Pada 1960-an dia menjauhi lingkaran sastrawan kiri karena tak sepakat dengan sloganisme yang mereka usung, dan kemudian masuk ke Angkatan Laut, sembari tetap menjadi koresponden Harian Rakjat. Pada 7 Mei 1965 Agam dikirim ke Vietnam untuk meliput perang dan sempat mewawancarai Ho Chi Minh. Sebelum ke Vietnam Selatan dia mampir ke Peking untuk bergabung dengan delegasi Indonesia yang diundang mengikuti perayaan hari nasional Tiongkok tanggal 1 Oktober. Karena terdengar kabar simpang-siur tentang situasi di Indonesia pasca kudeta yang gagal, Agam bersama orang-orang yang ikut delegasi tak bisa pulang Sejak itu Agam menjadi imigran politik dan hidup berpindah-pindah di Belanda, Perancis, Jerman, Rusia dan Swedia, sebelum akhirnya menetap kembali di Amsterdam sejak 1988. Agam kembali mengunjungi tanah airnya pada tahun 1999 dan kembali lagi pada 2000 untuk bercerai dengan istrinya.

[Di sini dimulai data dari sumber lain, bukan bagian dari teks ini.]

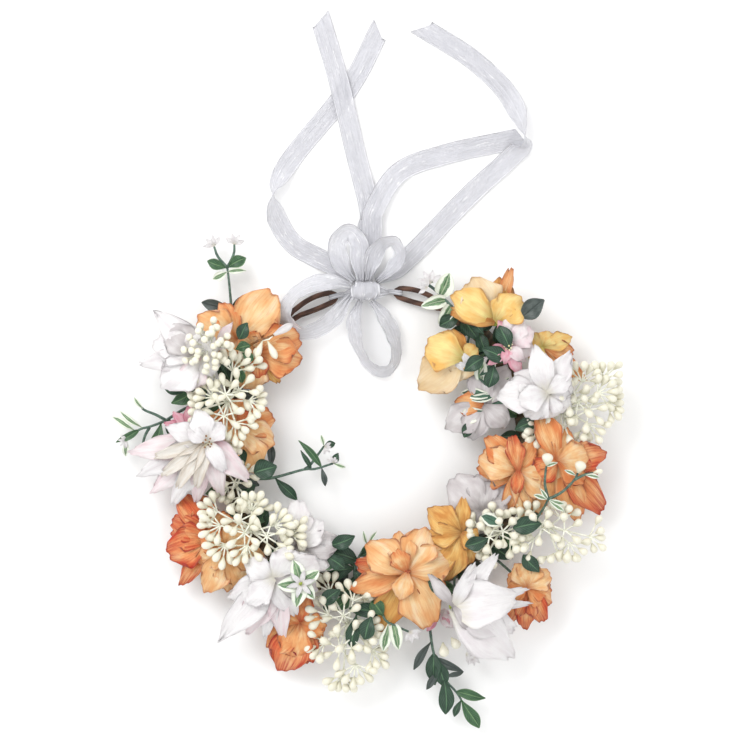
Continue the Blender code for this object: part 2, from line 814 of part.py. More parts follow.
def segments_gap(first, second):
    """The least distance between two stems, each a list of points."""
    shares = np.linspace(0, 1, 10)
    clouds = []
    for points in (first, second):
        cloud = []
        for a, b in zip(points, points[1:]):
            cloud += [np.array(a) + (np.array(b) - np.array(a)) * s for s in shares]
        clouds.append(np.array(cloud))
    gaps = clouds[0][:, None, :] - clouds[1][None, :, :]
    return float(np.sqrt((gaps**2).sum(axis=2)).min())


def choose_roots(heads):
    """Gives each stem its place on the tape: near its head, facing it, and clear of the other stems."""
    stand_off = TAPE_OUTER + STEM_RADIUS + CLEARANCE
    needed = 2 * STEM_RADIUS + 4 * CLEARANCE
    placed = []
    for head in heads:
        target = head.path[0]
        best = None
        for shift in ROOT_SHIFTS:
            around = head.around + shift
            centre = polar(around, 0, BAND_HEIGHT)
            outward = polar(around, 1, 0) - polar(around, 0, 0)
            for section in range(0, 181, 15):
                angle = math.radians(section)
                normal = outward * math.cos(angle) + UP * math.sin(angle)
                root = centre + normal * stand_off
                facing = (target - root).normalized().dot(normal)
                room = min((segments_gap([root, *head.path], other) for other in placed), default=1.0)
                score = (target - root).length + CROWDING_COST * max(needed - room, 0)
                score += FACING_COST * max(LEAST_FACING - facing, 0)
                if best is None or score < best[0]:
                    best = (score, root)
        head.root = best[1]
        placed.append([head.root, *head.path])


def tree_of(parts, turn=None):
    """A search tree over the faces of these pieces, and the spokes of each face."""
    vertices, faces, spokes = [], [], []
    for points, polygons, owners in parts:
        base = len(vertices)
        vertices += [turn @ p for p in points] if turn else points
        faces += [tuple(base + i for i in polygon) for polygon in polygons]
        spokes += owners
    return BVHTree.FromPolygons(vertices, faces), spokes, vertices


def shrink_heads(heads, solids):
    """Draws in each spoke that meets another head, a solid of the band or bow, or the table."""
    swell = ROOM
    floor = CLEARANCE
    for _ in range(DRAW_IN_ROUNDS):
        trees = [[tree_of(head.pieces(swell), turn) for turn in head.poses()] for head in heads]
        touched = [set() for _ in heads]
        for i, head in enumerate(heads):
            for k in low_spokes(head, swell, floor):
                touched[i].add(k)
            for tree, spokes, _ in trees[i]:
                for solid in solids:
                    for face, _ in tree.overlap(solid):
                        touched[i].update(spokes[face])
            for j in range(i):
                for first, first_spokes, _ in trees[i]:
                    for second, second_spokes, _ in trees[j]:
                        for a, b in first.overlap(second):
                            touched[i].update(first_spokes[a])
                            touched[j].update(second_spokes[b])
        if not any(touched):
            return
        for head, spokes in zip(heads, touched):
            for k in spokes:
                head.reach[k] *= DRAW_IN


def low_spokes(head, swell, floor):
    """The spokes of the head that reach below the table."""
    found = set()
    for vertices, faces, spokes in head.pieces(swell):
        for polygon, owners in zip(faces, spokes):
            if min(vertices[i].z for i in polygon) < floor:
                found.update(owners)
    return found


def solid_tree(obj):
    """A search tree over an object's faces, in world space."""
    points = [obj.matrix_world @ v.co for v in obj.data.vertices]
    return BVHTree.FromPolygons(points, [tuple(p.vertices) for p in obj.data.polygons])


def make_head(head):
    """One closed solid from the head's pieces, each joined on by a Boolean union."""
    pieces = head.pieces(0)
    vertices, faces, _ = pieces[0]
    made = add_object(head.name, vertices, faces, head.paint, origin=head.root)
    for vertices, faces, _ in pieces[1:]:
        outgrowth = add_object(head.name + "_outgrowth", vertices, faces, head.paint)
        union = made.modifiers.new("join", "BOOLEAN")
        union.operation = "UNION"
        union.solver = "MANIFOLD"
        union.object = outgrowth
        graph = bpy.context.evaluated_depsgraph_get()
        joined = bpy.data.meshes.new_from_object(made.evaluated_get(graph))
        made.modifiers.remove(union)
        made.data = joined
        bpy.data.objects.remove(outgrowth)
    fill_cavities(made.data)


def fill_cavities(mesh):
    """Removes the shells that enclose a void, where leaves or berries cross round it."""
    shape = bmesh.new()
    shape.from_mesh(mesh)
    reached = set()
    inner = []
    for start in shape.faces:
        if start in reached:
            continue
        reached.add(start)
        shell = [start]
        for face in shell:
            # four faces meet along an edge where two shells touch
            whole = [edge for edge in face.edges if len(edge.link_faces) == 2]
            beside = [f for edge in whole for f in edge.link_faces if f not in reached]
            for f in beside:
                if f not in reached:
                    reached.add(f)
                    shell.append(f)
        corner = shell[0].verts[0].co
        volume = 0
        for face in shell:
            a, *others = [v.co - corner for v in face.verts]
            volume += sum(a.dot(b.cross(c)) for b, c in zip(others, others[1:]))
        if volume < 0:
            inner += shell
    if inner:
        bmesh.ops.delete(shape, geom=inner, context="FACES")
        shape.to_mesh(mesh)
    shape.free()


def palette():
    return {
        "paper_wrap": material("paper_wrap", (0.075, 0.035, 0.02), 0.75),
        "vine": material("vine", (0.11, 0.05, 0.025), 0.8),
        "floral_tape": material("floral_tape", (0.06, 0.04, 0.02), 0.7),
        "organza": material("organza", (0.75, 0.75, 0.8), 0.35),
        "peach_silk": material("peach_silk", (0.93, 0.5, 0.22), 0.7),
        "orange_silk": material("orange_silk", (0.86, 0.3, 0.08), 0.7),
        "red_silk": material("red_silk", (0.74, 0.12, 0.03), 0.7),
        "yellow_silk": material("yellow_silk", (0.93, 0.66, 0.16), 0.7),
        "white_silk": material("white_silk", (0.85, 0.83, 0.84), 0.65),
        "pink_silk": material("pink_silk", (0.87, 0.4, 0.5), 0.65),
        "ivory_berry": material("ivory_berry", (0.84, 0.82, 0.68), 0.5),
        "green_leaf": material("green_leaf", (0.03, 0.09, 0.04), 0.5),
        "cream_leaf": material("cream_leaf", (0.45, 0.58, 0.42), 0.5),
    }


def main():
    clear_scene()
    paint = palette()
    make_band(paint)
    for sleeve in SLEEVES:
        make_sleeve(*sleeve, paint)
    make_knot(paint)
    make_ribbons(paint)
    bpy.context.view_layer.update()
    solids = [solid_tree(obj) for obj in bpy.context.scene.objects]
    heads = crown_heads(paint)
    choose_roots(heads)
    shrink_heads(heads, solids)
    for head in heads:
        make_head(head)


main()
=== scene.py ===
import math

import bpy
import numpy as np
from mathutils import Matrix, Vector


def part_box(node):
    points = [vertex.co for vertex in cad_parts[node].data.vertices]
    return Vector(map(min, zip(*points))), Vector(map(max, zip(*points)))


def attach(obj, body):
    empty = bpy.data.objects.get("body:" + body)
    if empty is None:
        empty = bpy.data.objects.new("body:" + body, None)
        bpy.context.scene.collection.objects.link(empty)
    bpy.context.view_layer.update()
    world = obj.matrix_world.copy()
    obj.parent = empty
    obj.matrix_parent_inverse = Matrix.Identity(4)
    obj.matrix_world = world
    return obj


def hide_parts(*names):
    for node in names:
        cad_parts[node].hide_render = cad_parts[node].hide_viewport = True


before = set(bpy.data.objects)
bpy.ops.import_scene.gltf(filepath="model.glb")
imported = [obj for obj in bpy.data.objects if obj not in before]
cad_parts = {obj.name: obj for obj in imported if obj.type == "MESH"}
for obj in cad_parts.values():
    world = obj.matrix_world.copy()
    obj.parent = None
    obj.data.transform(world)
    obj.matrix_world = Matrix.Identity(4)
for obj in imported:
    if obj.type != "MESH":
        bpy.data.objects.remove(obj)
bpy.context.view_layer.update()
mm = 0.001
ringRadius = 90  # from the ring's middle to the band's own line, in millimetres
wholeTurn = 6.283  # radians
anyPhase = 6.28  # waves start anywhere up to this
goldenTurn = 2.4  # radians between neighbours that fill a disc evenly


def tint(red, green, blue):
    # an everyday 0 to 255 colour as Blender's linear one
    linear = []
    for value in (red, green, blue):
        share = value / 255
        linear.append(share / 12.92 if value < 10.3 else ((share + 0.055) / 1.055) ** 2.4)
    return (*linear, 1)


class Wire:
    # a node's output that takes part in sums
    def __init__(self, finish, socket):
        self.finish = finish
        self.socket = socket

    def math(self, operation, first, second=0.0):
        return self.finish.node("ShaderNodeMath", {"operation": operation}, {0: first, 1: second})

    def __add__(self, other):
        return self.math("ADD", self, other)

    def __radd__(self, other):
        return self.math("ADD", other, self)

    def __sub__(self, other):
        return self.math("SUBTRACT", self, other)

    def __rsub__(self, other):
        return self.math("SUBTRACT", other, self)

    def __mul__(self, other):
        return self.math("MULTIPLY", self, other)

    def __rmul__(self, other):
        return self.math("MULTIPLY", other, self)

    def __truediv__(self, other):
        return self.math("DIVIDE", self, other)

    def __rtruediv__(self, other):
        return self.math("DIVIDE", other, self)

    def __abs__(self):
        return self.math("ABSOLUTE", self)

    def wave(self):
        return self.math("SINE", self)

    def clamped(self):
        return self.math("MINIMUM", self.math("MAXIMUM", self, 0.0), 1.0)

    def over(self, low, high):
        # 0 below low, 1 above high
        return ((self - low) / (high - low)).clamped()


class Finish:
    # one material, with the marks that every piece carries: along it, across it and a tone of its own
    def __init__(self, name, **fixed):
        self.material = bpy.data.materials.new(name)
        self.material.use_nodes = True
        self.tree = self.material.node_tree
        self.shader = self.tree.nodes["Principled BSDF"]
        for key, value in fixed.items():
            self.shader.inputs[key.replace("_", " ")].default_value = value
        self.place = self.node("ShaderNodeAttribute", {"attribute_name": "place"}, {}, "Vector")
        self.along = self.node("ShaderNodeSeparateXYZ", {}, {0: self.place}, 0)
        self.across = self.node("ShaderNodeSeparateXYZ", {}, {0: self.place}, 1)
        self.tone = self.node("ShaderNodeSeparateXYZ", {}, {0: self.place}, 2)
        self.spot = self.node("ShaderNodeTexCoord", {}, {}, "Object")

    def node(self, kind, settings, inputs, output=0):
        made = self.tree.nodes.new(kind)
        for key, value in settings.items():
            setattr(made, key, value)
        for key, value in inputs.items():
            if isinstance(value, Wire):
                self.tree.links.new(value.socket, made.inputs[key])
            else:
                made.inputs[key].default_value = value
        return Wire(self, made.outputs[output])

    def mix(self, amount, first, second):
        return self.node("ShaderNodeMix", {"data_type": "RGBA"}, {0: amount, 6: first, 7: second}, 2)

    def stretched(self, alongScale, acrossScale, toneScale=7.0):
        # a place to look up a pattern that runs along the petal and fans out from its foot
        scale = (alongScale, acrossScale, toneScale)
        return self.node("ShaderNodeVectorMath", {"operation": "MULTIPLY"}, {0: self.place, 1: scale})

    def noise(self, where, scale, detail=3.0, rough=0.5):
        inputs = {"Vector": where, "Scale": scale, "Detail": detail, "Roughness": rough}
        return self.node("ShaderNodeTexNoise", {}, inputs)

    def colour(self, wire):
        self.tree.links.new(wire.socket, self.shader.inputs["Base Color"])

    def feed(self, name, wire):
        self.tree.links.new(wire.socket, self.shader.inputs[name])

    def bump(self, height, depth, strength=1.0):
        made = self.node("ShaderNodeBump", {}, {"Height": height, "Distance": depth, "Strength": strength})
        self.tree.links.new(made.socket, self.shader.inputs["Normal"])

    def lit(self, share, glow):
        # lets light through, as thin cloth does
        through = self.node("ShaderNodeBsdfTranslucent", {}, {0: glow})
        joined = self.node("ShaderNodeMixShader", {}, {0: share, 2: through})
        self.tree.links.new(self.shader.outputs[0], joined.socket.node.inputs[1])
        self.tree.links.new(joined.socket, self.tree.nodes["Material Output"].inputs[0])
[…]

Agam tak pernah pulang kembali ke Indonesia. Dia meninggal dunia pada 1 Januari 2003 di Verpleeghuis – sebuah rumah jompo – dan dikremasi pada 7 Januari di Westgaarde, Amsterdam. Karya-karyanya masih ada yang belum diterbitkan dan ada yang diterbitkan dalam jumlah terbatas. Karya-karyanya itu antara lain Yang Tak Terbungkamkan (1960); Puisi Perang (1970); Di Atas Puing (1971); Eksil (1988) dan Berdua Sejalan (1996, bersama Asahan Alham). Sebelum meninggal dia sempat menyusun jejak langkahnya sendiri lewat puisi Kronologi in Memoriam (1953-1994).